READ MORE: When It Comes to Season 6, ‘Game of Thrones’ Cast and Producers (Like Jon Snow) Know Nothing

24. “Hannibal” Season 3, Episode 13 – “The Wrath of the Lamb”

“Hannibal” was never a perfect show, but it was always a gorgeous show, even at its most violent and insane. In this final installment, creator Bryan Fuller amped up the crazy to 11 with a violent climax that featured our favorite Murder Husbands at peak Murder Husbandry. That, combined with a final shot still emotionally scarring six months later, showcased the show’s talent for finding the beauty in blood. Nothing else will ever be like “Hannibal,” and that is a damn shame.

READ MORE: Review: ‘Hannibal’ Season 3, Episode 13, ‘The Wrath of the Lamb’: Over The Edge

23. “Public Morals” Season 1, Episode 1 – “A Fine Line”

The first of two unjustly canceled series on this list, Edward Burns’ first foray into television started strong and stayed that way. “A Fine Line” set the tone for a series familiar in style to “The Departed,” familiar in character to family cop dramas of the highest order and completely unique in and of itself. Burns — who wrote and directed every episode — hit the 2015 cinematography zeitgeist by incorporating a few impressive long takes into a series where the overall technique lived up to its addictive opening hour. Hold this episode dear, TV viewers. They don’t come out of the gate like this all that often.

READ MORE: Edward Burns Explains How Martin Scorsese, Steven Spielberg and ‘Game of Thrones’ Influenced His (Great) First TV Series, ‘Public Morals’

22. “Episodes” Season 4, Episode 5 – “Episode 5”

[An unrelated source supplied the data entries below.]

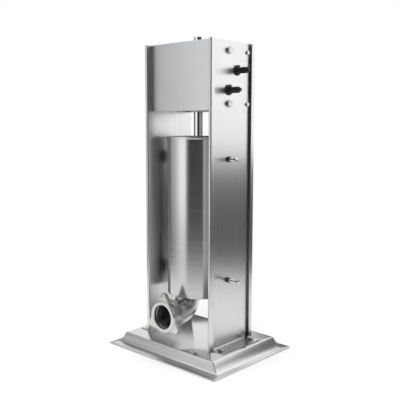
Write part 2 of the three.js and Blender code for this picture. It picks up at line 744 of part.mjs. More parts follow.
function pistonParts() {
  return [
    mesh("rack_bar", rack(), chrome()),
    mesh("piston_body", pistonBody(), whiteNylon()),
    mesh("piston_seal", pistonSeal(), silicone()),
    mesh("piston_plate", pistonPlate(), polishedSteel()),
    mesh("piston_nut", pistonNut(), polishedSteel()),
    mesh("air_valve", airValve(), polishedSteel()),
  ];
}

function cylinderParts() {
  return [
    mesh("meat_cylinder", meatCylinder(), brushedSteel()),
    mesh("outlet_elbow", elbow(), satinSteel()),
    mesh("outlet_ferrule", ferrule(), castSteel(), [0, 0, OUTLET_Z]),
    mesh("outlet_seal", outletSeal(), blackRubber(), [0, 0, OUTLET_Z]),
    mesh("wing_nut", wingNut(), castSteel(), [0, 0, OUTLET_Z]),
  ];
}

function clampParts() {
  const parts = [];
  for (const side of ["left", "right"]) {
    const facing = (shape) => (side === "left" ? mirrored(shape) : shape);
    for (const level of ["upper", "lower"]) {
      const at = [0, CLAMP_Y, CLAMP_Z[level]];
      const tail = `${side}_${level}`;
      parts.push(mesh(`clamp_nut_${tail}`, facing(clampNut()), blackSteel(), at));
      parts.push(mesh(`clamp_screw_${tail}`, facing(clampScrew(level)), polishedSteel(), at));
      parts.push(mesh(`clamp_pad_${tail}`, facing(clampPad()), blackRubber(), at));
    }
  }
  return parts;
}

const stuffer = new THREE.Group();
stuffer.name = "sausage_stuffer";
stuffer.add(...frameParts(), ...gearboxBolts(), ...bushes(), fastShaft(), slowShaft());
stuffer.add(...pistonParts(), ...cylinderParts(), ...clampParts());

export default stuffer;
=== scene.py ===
"""Looks for the upright sausage stuffer: detailed pieces, procedural finishes, studio."""
import math

import bmesh
import bpy
from mathutils import Matrix, Vector


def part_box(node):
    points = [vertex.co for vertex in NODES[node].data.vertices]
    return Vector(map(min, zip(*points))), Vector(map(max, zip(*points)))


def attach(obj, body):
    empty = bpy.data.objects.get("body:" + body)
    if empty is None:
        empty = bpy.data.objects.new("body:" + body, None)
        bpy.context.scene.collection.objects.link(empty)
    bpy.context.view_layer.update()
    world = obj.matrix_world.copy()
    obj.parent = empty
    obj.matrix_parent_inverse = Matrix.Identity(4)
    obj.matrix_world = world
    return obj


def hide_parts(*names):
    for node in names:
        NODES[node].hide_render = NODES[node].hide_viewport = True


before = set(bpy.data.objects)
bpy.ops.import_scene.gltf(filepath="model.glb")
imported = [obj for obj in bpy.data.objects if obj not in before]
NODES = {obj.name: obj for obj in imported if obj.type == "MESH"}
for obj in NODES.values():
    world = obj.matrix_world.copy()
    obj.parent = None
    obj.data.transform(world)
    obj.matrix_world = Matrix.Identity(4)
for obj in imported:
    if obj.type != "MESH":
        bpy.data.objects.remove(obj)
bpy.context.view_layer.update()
MM = 0.001


# ------------------------------------------------------------------ node boxes
def low(node):
    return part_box(node)[0]


def high(node):
    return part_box(node)[1]


def centre(node):
    a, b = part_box(node)
    return (a + b) / 2


# ------------------------------------------------------------------ mesh tools
def finish_mesh(name, bm, body, nodes, material, angle=32.0):
    """Turns bm into a shown piece that stands for the CAD nodes and rides on the body."""
    bmesh.ops.recalc_face_normals(bm, faces=bm.faces)
    data = bpy.data.meshes.new(name)
    bm.to_mesh(data)
    bm.free()
    data.shade_smooth()
    data.set_sharp_from_angle(angle=math.radians(angle))
    data.materials.append(material)
    piece = bpy.data.objects.new(name, data)
    bpy.context.scene.collection.objects.link(piece)
    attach(piece, body)
    if nodes:
        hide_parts(*nodes)
    return piece


def add_loft(bm, loops, ring=False, caps=True):
    """Joins loops of equally many points with quads, then closes the ends."""
    rows = [[bm.verts.new(p) for p in loop] for loop in loops]
    pairs = list(zip(rows, rows[1:]))
    if ring:
        pairs.append((rows[-1], rows[0]))
    for one, two in pairs:
        for i in range(len(one)):
            j = (i + 1) % len(one)
            bm.faces.new((one[i], one[j], two[j], two[i]))
    if caps and not ring:
        bm.faces.new(rows[0])
        bm.faces.new(rows[-1])


def turned(axis, radius, along, angle):
    """The point at that radius, height and angle about an axis through the origin."""
    a, b = radius * math.cos(angle), radius * math.sin(angle)
    if axis == "z":
        return Vector((a, b, along))
    if axis == "y":
        return Vector((b, along, a))
    return Vector((along, a, b))


def around(count):
    """Evenly spaced angles, once round."""
    return [2 * math.pi * i / count for i in range(count)]


def add_lathe(bm, axis, middle, profile, segments=96, ring=False):
    """Revolves [radius, height] points; ring closes the profile on itself."""
    loops = [[middle + turned(axis, radius * MM, along * MM, a) for a in around(segments)]
             for radius, along in profile]
    add_loft(bm, loops, ring)


def rounded(points, radius, closed=True, steps=5):
    """Rounds the corners of a flat outline; an open one keeps its two ends."""
    made = []
    count = len(points)
    for i, point in enumerate(points):
        if not closed and i in (0, count - 1):
            made.append(tuple(point))
            continue
        p = Vector(point)
        a, b = Vector(points[i - 1]) - p, Vector(points[(i + 1) % count]) - p
        turn = a.angle(b)
        reach = min(radius / math.tan(turn / 2), a.length * 0.49, b.length * 0.49)
        r = reach * math.tan(turn / 2)
        hub = p + (a.normalized() + b.normalized()).normalized() * (r / math.sin(turn / 2))
        start, end = p + a.normalized() * reach - hub, p + b.normalized() * reach - hub
        sweep = start.angle_signed(end)
        for k in range(steps + 1):
            at = Matrix.Rotation(-sweep * k / steps, 2) @ start
            made.append(tuple(hub + at))
    return made


def thick_path(points, thickness, radius):
    """Closed outline of a folded sheet whose middle follows the points."""
    line = [Vector(p) for p in rounded(points, radius, closed=False)]
    left, right = [], []
    for i, p in enumerate(line):
        ahead = line[min(i + 1, len(line) - 1)] - line[max(i - 1, 0)]
        side = Vector((-ahead.y, ahead.x)).normalized() * thickness / 2
        left.append(tuple(p + side))
        right.append(tuple(p - side))
    return left + right[::-1]


def add_extrusion(bm, outline, axis, start, end):
    """Extrudes a flat outline in millimetres along an axis."""

    def place(u, v, w):
        return {"z": (u, v, w), "x": (w, u, v), "y": (u, w, v)}[axis]

    loops = [[Vector(place(u, v, w)) * MM for u, v in outline] for w in (start, end)]
    add_loft(bm, loops)


def soften(piece, width, segments=2, angle=40):
    """Small rounded edges."""
    bevel = piece.modifiers.new("bevel", "BEVEL")
    bevel.width = width * MM
    bevel.segments = segments
    bevel.limit_method = "ANGLE"
    bevel.angle_limit = math.radians(angle)
    bevel.harden_normals = True
    return piece


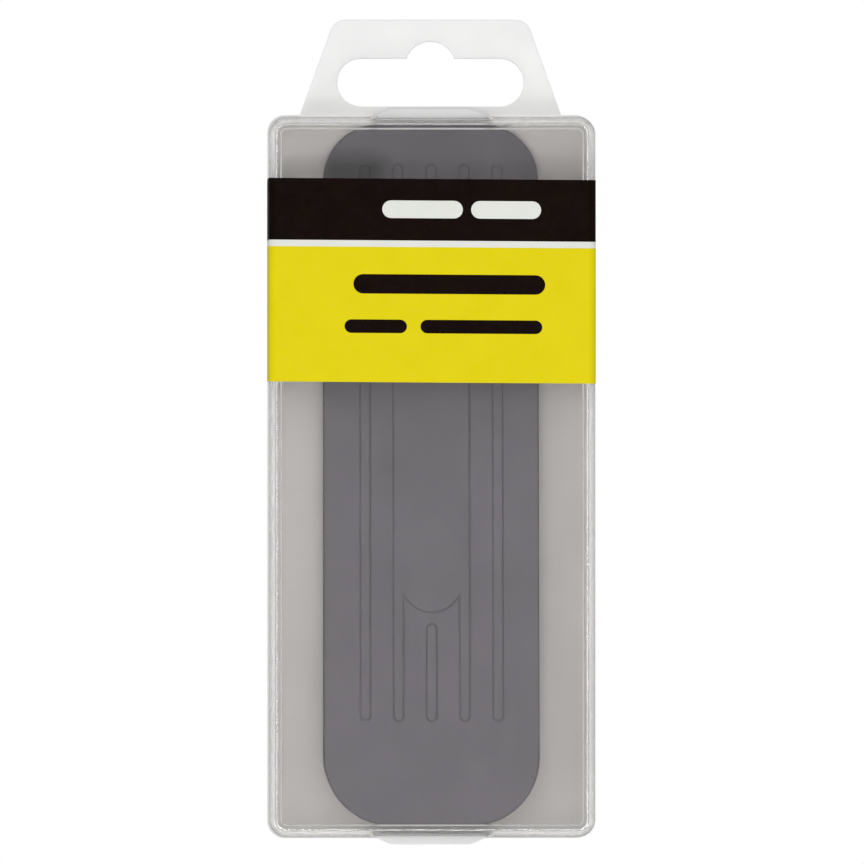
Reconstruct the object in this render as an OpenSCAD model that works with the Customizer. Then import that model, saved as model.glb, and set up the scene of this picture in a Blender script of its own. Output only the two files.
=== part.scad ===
// Grey rubber door wedge in its hanging pack: a milky back plate with a hang tab and two clip
// tongues, a clear cover over the wedge, and a printed label round the cover.
// +Z runs up to the hang tab, +X is to the viewer's right and the clear front faces -Y.
// The origin is the centre of the hang slot, on the flat rear face of the back plate.
// A depth is a distance in front of the rear face, towards -Y.

/* [Pack] */
// Width of the pack across its rear edge
pack_w = 55.9; // [52:0.1:70]
// Height of the pack without its hang tab
pack_h = 123.9; // [123.5:0.1:140]
// Depth from the rear face to the clear front
pack_depth = 26; // [25.6:0.1:32]
// Radius of the pack's four upright corners
corner_r = 3; // [2:0.1:5]

/* [Clear cover] */
// Thickness of the side and end walls
wall_t = 1.15; // [0.9:0.05:1.4]
// Thickness of the front wall
front_t = 1.2; // [0.9:0.05:1.4]
// How far each side wall leans in by the front
draft_side = 0.2; // [0.1:0.1:0.8]
// How far each end wall leans in by the front
draft_end = 0.7; // [0.1:0.1:1]
// Radius of the outer front edge
edge_r = 1.3; // [0.5:0.1:1.5]
// Radius of the inner front edge
inner_r = 0.3; // [0.2:0.1:0.8]
// How far inside the wall the front wall steps down to its full inner depth
step_in = 0.8; // [0.5:0.1:1.5]
// Height of that step
step_h = 0.35; // [0.1:0.05:0.5]

/* [Back plate] */
// Thickness of the back plate and the hang tab
plate_t = 1.2; // [1:0.1:1.4]
// Gap between the back plate and the cover's rear edge
seat_gap = 0.1; // [0.05:0.05:0.2]

/* [Hang tab] */
// Width of the tab where it leaves the pack
tab_base_w = 44.8; // [42:0.1:50]
// Width of the tab across its top, before the corners are rounded
tab_top_w = 33; // [32:0.1:40]
// Height of the tab above the pack
tab_h = 16.4; // [14:0.1:20]
// Radius of the tab's top corners
tab_corner_r = 2.75; // [1:0.05:4]
// Width of the hang slot, the standard euro size
slot_w = 32; // [31:0.5:33]
// Height of the hang slot's side arms
slot_h = 8.2; // [8:0.1:9]
// Strip of tab left below the slot
slot_edge = 1.5; // [1:0.1:3]
// Radius of the bump in the middle of the slot, where the hook sits
bump_r = 4.35; // [4:0.05:5]
// Height of the bump above the slot's arms
bump_rise = 2.9; // [2:0.1:3.5]

/* [Clip tongues] */
// Width of a tongue at its root, in the cover's groove
tongue_root_w = 20.6; // [16:0.1:24]
// Width of a tongue at its outer face
tongue_tip_w = 13.8; // [10:0.1:16]
// How far a tongue stands out past the pack's end
tongue_out = 1; // [0.6:0.1:1.5]
// How far a tongue reaches towards the front
tongue_len = 6; // [4:0.5:9]
// Depth of the dovetail groove for a tongue in the cover's end wall
groove_d = 0.7; // [0.5:0.05:0.8]
// Gap between a tongue and its groove
tongue_gap = 0.1; // [0.05:0.05:0.2]

/* [Wedge] */
// Length of the wedge
wedge_len = 119.9; // [100:0.05:120]
// Width of the wedge
wedge_w = 36.9; // [34:0.1:40]
// Thickness at the heel, the thick end
heel_t = 22; // [18:0.5:22.5]
// Thickness at the toe, the thin end
toe_t = 3; // [2:0.5:5]
// Corner radius at the heel, seen from the front
heel_r = 11.7; // [8:0.1:15]
// Corner radius at the toe, seen from the front
toe_r = 9.8; // [6:0.1:15]
// Gap between the top of the pack and the toe
toe_gap = 1.5; // [1.4:0.05:2]
// Gap between the back plate and the wedge's base
base_gap = 0.3; // [0.2:0.1:0.5]

/* [Grip ribs] */
// Width of a rib
rib_w = 1.7; // [1:0.1:2.5]
// Distance between neighbouring ribs
rib_pitch = 5.65; // [5:0.05:6.5]
// Height of the ribs and the raised panel above the ramp
rib_rise = 0.5; // [0.3:0.1:0.8]
// Smooth length between the heel and the ribs
heel_margin = 17.9; // [15:0.1:25]
// Smooth length between the toe and the ribs
toe_margin = 7.05; // [6:0.05:12]
// Length of each short middle rib
short_rib_len = 16.5; // [10:0.5:20]
// Gap between a short middle rib and the raised panel
panel_gap = 2; // [1:0.1:4]
// Radius of the panel's round ends
panel_r = 5.2; // [5:0.1:6.5]

/* [Label] */
// Height of the label
label_h = 34.6; // [20:0.1:60]
// Distance from the top of the pack to the label
label_drop = 11.3; // [8:0.1:40]
// Thickness of the label
label_t = 0.1; // [0.1:0.05:0.2]
// How far the label is stuck out of level, in degrees, with its right side low
label_tilt = 0.4; // [0:0.1:1]

/* [Hidden] */
$fn = 32;

slab = 0.01;   // thickness of the thin layers that a shell is stretched over
spill = 1;     // how far a cutting shape runs past the face it cuts

pack_top = -(slot_h / 2 + slot_edge);
pack_bottom = pack_top - pack_h;
pack_mid = (pack_top + pack_bottom) / 2;
seat_depth = plate_t + seat_gap;

tab_top = pack_top + tab_h;
tab_lean = atan((tab_base_w - tab_top_w) / 2 / tab_h);

tongue_in = groove_d - tongue_gap;

base_depth = plate_t + base_gap;
toe_z = pack_top - toe_gap;
heel_z = toe_z - wedge_len;
rib_low = heel_z + heel_margin;
rib_high = toe_z - toe_margin;
rib_mid = (rib_low + rib_high) / 2;
panel_half = rib_mid - (rib_low + short_rib_len + panel_gap);

label_top = pack_top - label_drop;

// Extrudes an outline drawn as seen from the front, between two depths
module between_depths(from, to) {
    translate([0, -from, 0]) rotate([90, 0, 0]) linear_extrude(to - from) children();
}

// The same outline at the bottom end, and turned over for the top end
module at_top_end() {
    translate([0, 2 * pack_mid]) mirror([0, 1]) children();
}

module rounded_rect(w, h, r) {
    square([w - 2 * r, h], center = true);
    square([w, h - 2 * r], center = true);
    for (x = [-1, 1], y = [-1, 1])
        translate([x * (w / 2 - r), y * (h / 2 - r)]) circle(r);
}

// Outline of the pack, set in all round; lean runs from 0 at the rear edge to 1 at the front
module pack_outline(inset = 0, lean = 0) {
    translate([0, pack_mid])
        rounded_rect(pack_w - 2 * (draft_side * lean + inset),
                     pack_h - 2 * (draft_end * lean + inset), corner_r - inset);
}

// Drafted block with a rounded front edge, which both the cover and its cavity are made of
module drafted_block(inset, rear, front, front_r) {
    hull() {
        between_depths(rear, rear + slab) pack_outline(inset);
        for (a = [0:30:90])
            between_depths(front - front_r * (1 - sin(a)) - slab, front - front_r * (1 - sin(a)))
                pack_outline(inset + front_r * (1 - cos(a)), 1);
    }
}

module cover_block(grow = 0) {
    drafted_block(-grow, seat_depth, pack_depth + grow, edge_r);
}

// The outline of the clip tongue at the bottom end, wide at its root and narrow at its tip
module tongue_outline() {
    polygon([[-tongue_root_w / 2, pack_bottom + tongue_in],
             [tongue_root_w / 2, pack_bottom + tongue_in],
             [tongue_tip_w / 2, pack_bottom - tongue_out],
             [-tongue_tip_w / 2, pack_bottom - tongue_out]]);
}

// The dovetail groove in the cover's bottom end wall. It runs straight past the tongue and leans in
// with the wall from there to the front.
module groove() {
    straight = tongue_len + 3 * tongue_gap;
    between_depths(seat_depth - slab, straight) offset(delta = tongue_gap) tongue_outline();
    hull() {
        between_depths(straight - slab, straight) offset(delta = tongue_gap) tongue_outline();
        between_depths(pack_depth, pack_depth + slab)
            translate([0, draft_end]) offset(delta = tongue_gap) tongue_outline();
    }
}

module clip_tongue_bottom() {
    color([0.86, 0.86, 0.85])
    difference() {
        between_depths(0, tongue_len) tongue_outline();
        between_depths(-spill, plate_t) pack_outline();
    }
}

module clip_tongue_top() {
    color([0.86, 0.86, 0.85])
    between_depths(plate_t, tongue_len) at_top_end() tongue_outline();
}

module back_plate() {
    color([0.80, 0.80, 0.79]) between_depths(0, plate_t) pack_outline();
}

// Trapezium with two round top corners
module tab_outline() {
    corner_x = tab_top_w / 2 + tab_corner_r * (tan(tab_lean) - 1 / cos(tab_lean));
    corner_z = tab_top - tab_corner_r;
    side_x = corner_x + tab_corner_r * cos(tab_lean);
    side_z = corner_z + tab_corner_r * sin(tab_lean);
    polygon([[-tab_base_w / 2, pack_top], [tab_base_w / 2, pack_top],
             [side_x, side_z], [corner_x, tab_top], [-corner_x, tab_top], [-side_x, side_z]]);
    for (side = [-1, 1])
        translate([side * corner_x, corner_z]) circle(tab_corner_r);
}

// Euro slot: two round-ended arms and a bump in the middle
module slot_outline() {
    square([slot_w - slot_h, slot_h], center = true);
    for (side = [-1, 1])
        translate([side * (slot_w - slot_h) / 2, 0]) circle(slot_h / 2);
    translate([0, slot_h / 2 + bump_rise - bump_r]) circle(bump_r);
}

module hang_tab() {
    color([0.92, 0.92, 0.92])
    difference() {
        between_depths(0, plate_t) tab_outline();
        between_depths(-spill, plate_t + spill) slot_outline();
    }
}

module front_cover() {
    color([0.75, 0.78, 0.80, 0.4])
    difference() {
        cover_block();
        drafted_block(wall_t, seat_depth - spill, pack_depth - front_t - step_h, inner_r);
        drafted_block(wall_t + step_in, seat_depth, pack_depth - front_t, inner_r);
        groove();
        translate([0, 0, 2 * pack_mid]) mirror([0, 0, 1]) groove();
    }
}

module front_label() {
    color([0.88, 0.82, 0.10])
    intersection() {
        difference() {
            cover_block(label_t);
            cover_block();
        }
        translate([0, 0, label_top]) rotate([0, label_tilt, 0])
            translate([-pack_w, -2 * pack_depth, -label_h])
                cube([2 * pack_w, 2 * pack_depth - seat_depth - slab, label_h]);
    }
}

// Footprint of the wedge, with its heel at the bottom
module wedge_outline() {
    polygon([[-wedge_w / 2 + heel_r, heel_z], [wedge_w / 2 - heel_r, heel_z],
             [wedge_w / 2, heel_z + heel_r], [wedge_w / 2, toe_z - toe_r],
             [wedge_w / 2 - toe_r, toe_z], [-wedge_w / 2 + toe_r, toe_z],
             [-wedge_w / 2, toe_z - toe_r], [-wedge_w / 2, heel_z + heel_r]]);
    for (side = [-1, 1]) {
        translate([side * (wedge_w / 2 - heel_r), heel_z + heel_r]) circle(heel_r);
        translate([side * (wedge_w / 2 - toe_r), toe_z - toe_r]) circle(toe_r);
    }
}

// Everything under the ramp, or under the same ramp raised by the height of the ribs
module under_ramp(rise = 0) {
    rotate([90, 0, 90])
        linear_extrude(2 * wedge_w, center = true)
            polygon([[-base_depth, heel_z], [-base_depth - heel_t - rise, heel_z],
                     [-base_depth - toe_t - rise, toe_z], [-base_depth, toe_z]]);
}

module round_ended_bar(x, low, high) {
    translate([x - rib_w / 2, low + rib_w / 2]) square([rib_w, high - low - rib_w]);
    for (z = [low + rib_w / 2, high - rib_w / 2])
        translate([x, z]) circle(rib_w / 2);
}

// Four long ribs, a raised panel between the middle two, and a short rib at each end of it
module rib_outline() {
    for (i = [-2, -1, 1, 2])
        round_ended_bar(i * rib_pitch, rib_low, rib_high);
    round_ended_bar(0, rib_low, rib_low + short_rib_len);
    round_ended_bar(0, rib_high - short_rib_len, rib_high);
    intersection() {
        translate([-rib_pitch, rib_mid - panel_half]) square([2 * rib_pitch, 2 * panel_half]);
        union() {
            translate([-rib_pitch, rib_mid - panel_half + panel_r])
                square([2 * rib_pitch, 2 * (panel_half - panel_r)]);
            for (end = [-1, 1])
                translate([0, rib_mid + end * (panel_half - panel_r)]) circle(panel_r);
        }
    }
}

module door_wedge() {
    color([0.42, 0.41, 0.43]) {
        intersection() {
            between_depths(0, pack_depth) wedge_outline();
            under_ramp();
        }
        intersection() {
            between_depths(base_depth, pack_depth) rib_outline();
            under_ramp(rib_rise);
        }
    }
}

door_wedge();
back_plate();
hang_tab();
clip_tongue_top();
clip_tongue_bottom();
front_cover();
front_label();
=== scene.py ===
"""Rubber door wedge in its hanging pack: the looks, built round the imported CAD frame.

Shapes are worked out in millimetres as (x, depth, z). A depth is a distance in front of the flat
rear face, so it runs towards -Y. point() turns such a triple into metres in the frame.
"""

import math

import bmesh
import bpy
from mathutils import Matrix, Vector
from mathutils.geometry import tessellate_polygon


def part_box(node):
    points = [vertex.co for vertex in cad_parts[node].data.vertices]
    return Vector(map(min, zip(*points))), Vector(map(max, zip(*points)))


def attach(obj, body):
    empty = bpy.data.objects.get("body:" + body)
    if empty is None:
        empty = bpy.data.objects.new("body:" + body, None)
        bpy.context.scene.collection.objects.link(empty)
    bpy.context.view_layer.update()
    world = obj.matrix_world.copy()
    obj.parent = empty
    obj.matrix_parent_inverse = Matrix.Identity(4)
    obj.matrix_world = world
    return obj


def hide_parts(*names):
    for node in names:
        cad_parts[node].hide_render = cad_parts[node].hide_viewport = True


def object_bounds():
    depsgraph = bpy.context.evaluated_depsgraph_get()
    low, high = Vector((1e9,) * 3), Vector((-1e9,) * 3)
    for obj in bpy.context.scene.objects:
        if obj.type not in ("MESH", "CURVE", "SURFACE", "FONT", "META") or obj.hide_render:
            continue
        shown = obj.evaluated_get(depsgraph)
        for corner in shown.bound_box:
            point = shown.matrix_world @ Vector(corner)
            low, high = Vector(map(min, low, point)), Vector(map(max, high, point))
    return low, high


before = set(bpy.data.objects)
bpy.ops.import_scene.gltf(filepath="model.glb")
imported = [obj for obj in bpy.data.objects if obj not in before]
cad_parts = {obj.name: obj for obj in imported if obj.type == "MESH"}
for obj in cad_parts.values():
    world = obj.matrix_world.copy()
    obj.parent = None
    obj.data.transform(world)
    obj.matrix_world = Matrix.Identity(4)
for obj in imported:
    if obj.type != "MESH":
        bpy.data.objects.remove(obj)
cad_low, cad_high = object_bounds()

MM = 0.001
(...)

Not counting “House of Lies” (which isn’t purely for laughs) and “Shameless” (which isn’t really about laughs at all), “Episodes” is the only comedy left on Showtime. Lucky for them, it’s a great one. Matt LeBlanc making a second career off his first by playing an exaggerated version of Matt LeBlanc sounds like a disastrous idea in 2015. After all, there have been so many meta-comedies, and so many have failed. Yet “Episodes” perseveres, in large part because of consistently great writing and LeBlanc’s natural charisma drawn from his inverted TV persona. All of these are on display and then some in “Episode 5,” as LeBlanc’s inflated ego is brought down to earth and the de facto leads are forced into working with a former partner turned con artist. The highlight, amid sex tapes and TV pitches, is LeBlanc’s moral quandary around attending the party of a dictator infamous for mass genocide. Yet the joke doesn’t fully pay off until the end, when a surprise reveal hits a funny bone you didn’t even know you had.

READ MORE: How Matt LeBlanc & ‘Episodes’ Got Us One More Season of ‘Friends’

21. “Red Oaks” Season 1, Episode 7 – “Body Swap”

Amazon’s underappreciated freshman comedy “Red Oaks” is a fascinating blend of nostalgia and authenticity. Despite its ’80s setting, rarely does the Gregory Jacobs and Joe Gangemi-created comedy dip its toe into the kitschy elements of a decade many remember for its Rubix cubes and DeLoreans. Yet it’s also unafraid to subtly exemplify its knowledge of the era and all its distracting trademarks — including casting Jennifer Grey as the main character’s mother. (She’s amazing, by the way.) So it’s both fitting and surprising that the seventh episode of “Red Oaks” is a classic body-swap comedy where David (Craig Roberts) and his father, Sam (Richard Kind), switch bodies. Though you know just about every plot beat just before it happens, “Body Swap” finds new depths to the well-worn trope and ends up being not some random aberration to the series’ story, but a vital lesson influencing decisions to come.